At the same time, by citing a statement written by then Commissar of Education Mykola Skrypnyk in 1927, Prof. Shkandrij concluded that it was the third, Stalinist enthusiasm, in which the notion of the avant-garde became “twisted into something infantile and robotic” at the height of the Cultural Renaissance and Literary Discussion: “The issue is not to discover and correctly build the link between cultural work and the economy but to now view cultural-educational work as the industrialization of man’s brain, the industrialization of qualified human material.”

The conference’s final panel focused on Kharkiv’s contribution to Ukrainian literature during the post-Soviet period, and featured presentations by three panelists: Dr. Tatiana Zhurzhenko, research director of the Russia in Global Dialogue Program at the Institute for Human Sciences in Vienna; Prof. Vitaliy Chernetsky, associate professor of Slavic languages and literatures at the University of Kansas, and current president of the American Association for Ukrainian Studies; and Dr. Tanya Zaharchenko, a postdoctoral fellow at the Center for Historical Research of the Higher School in Economics in St. Petersburg, Russia.

* * *

The conference was co-organized in collaboration with The Ukrainian Museum in New York and the Ukrainian Academy of Arts and Sciences in the U.S. As a result, following the completion of the panel presentations and subsequent discussions, those interested had the opportunity to witness an in-person presentation at The Ukrainian Museum by prose writer and poet Serhiy Zhadan titled “Kharkiv-Mesopotamia.”
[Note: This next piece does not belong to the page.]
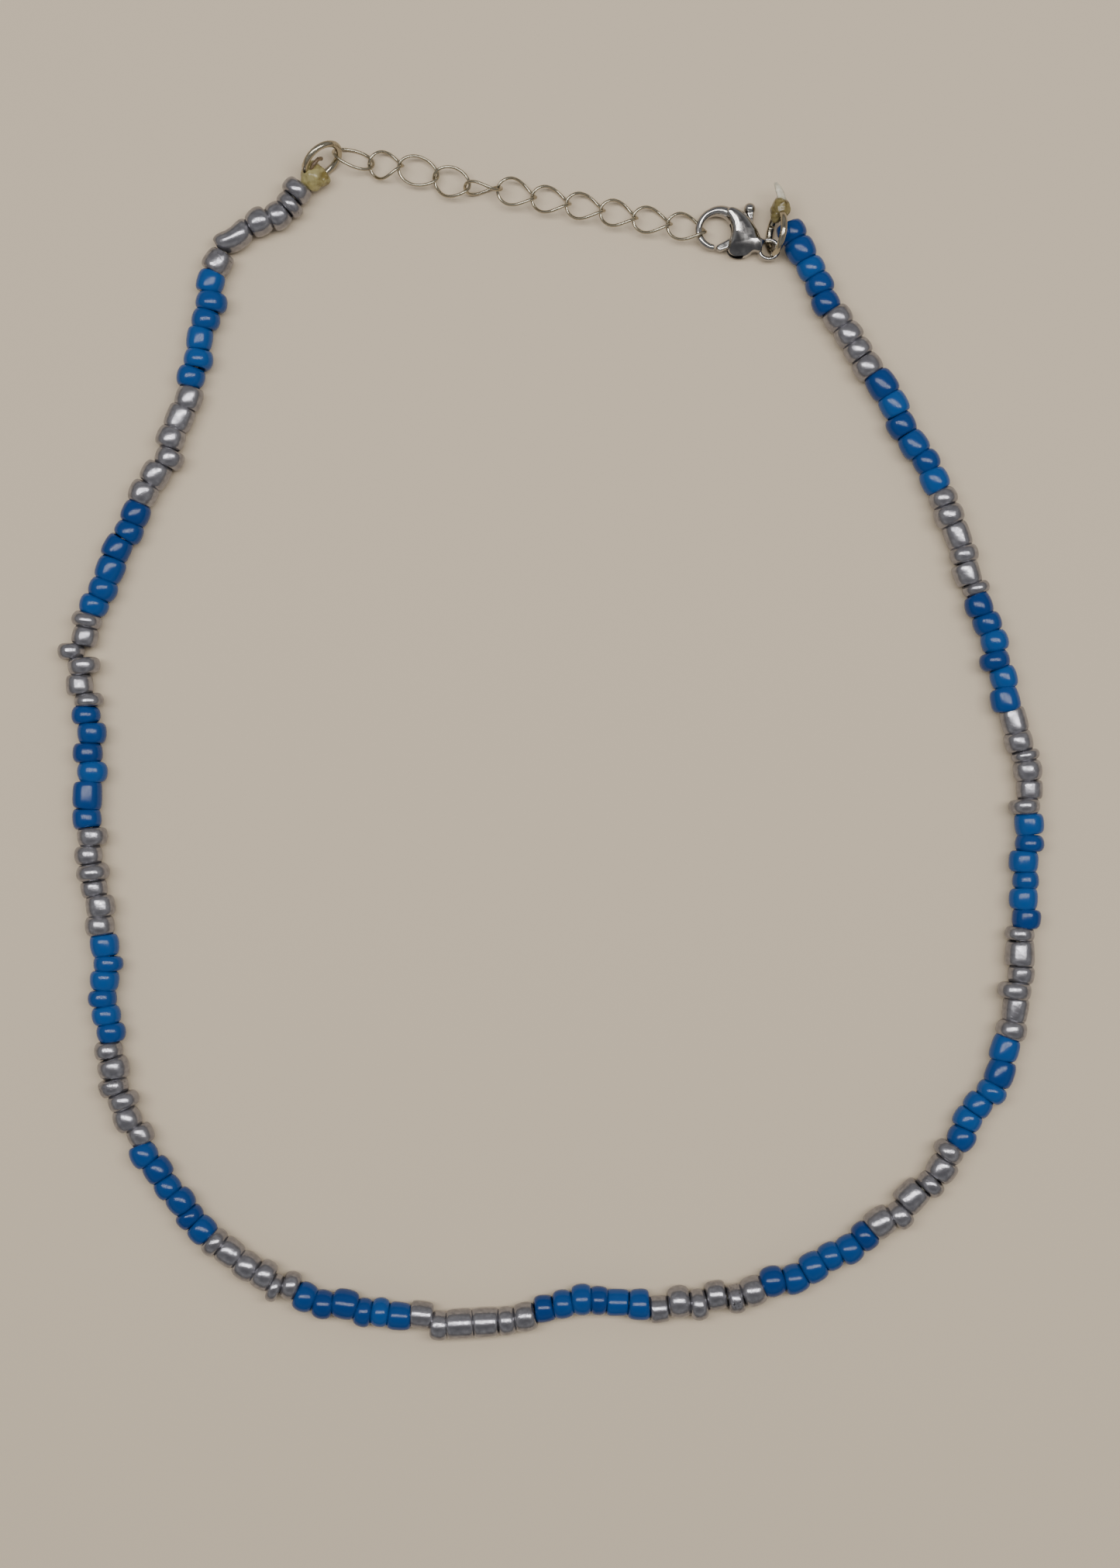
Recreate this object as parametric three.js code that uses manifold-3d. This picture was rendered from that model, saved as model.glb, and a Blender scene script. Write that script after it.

The standing room only audience was afforded the chance to personally acquaint itself with the literary works of one of Ukraine’s best and most renowned writers. While Mr. Zhadan engaged the enthusiastic public by reading excerpts of his poetry in Ukrainian, Prof. Shkandrij and the Yara Arts Group offered the listening audience English translated excerpts of the writer’s publications.

“Serhiy Zhadan is important in all of Ukrainian literature and he is especially important because he has always represented Kharkiv,” articulated Prof. Andryczyk. “I think he has been very influential in making Kharkiv a city of post-Soviet Ukrainian culture. For the last couple of conferences I have organized at Columbia, I have followed a series of academic panels at the university with a thematically related cultural event downtown. Ending this conference with an evening of poetry by Zhadan has given the conference a real sense of completeness,” concluded Prof. Mark Andryczyk.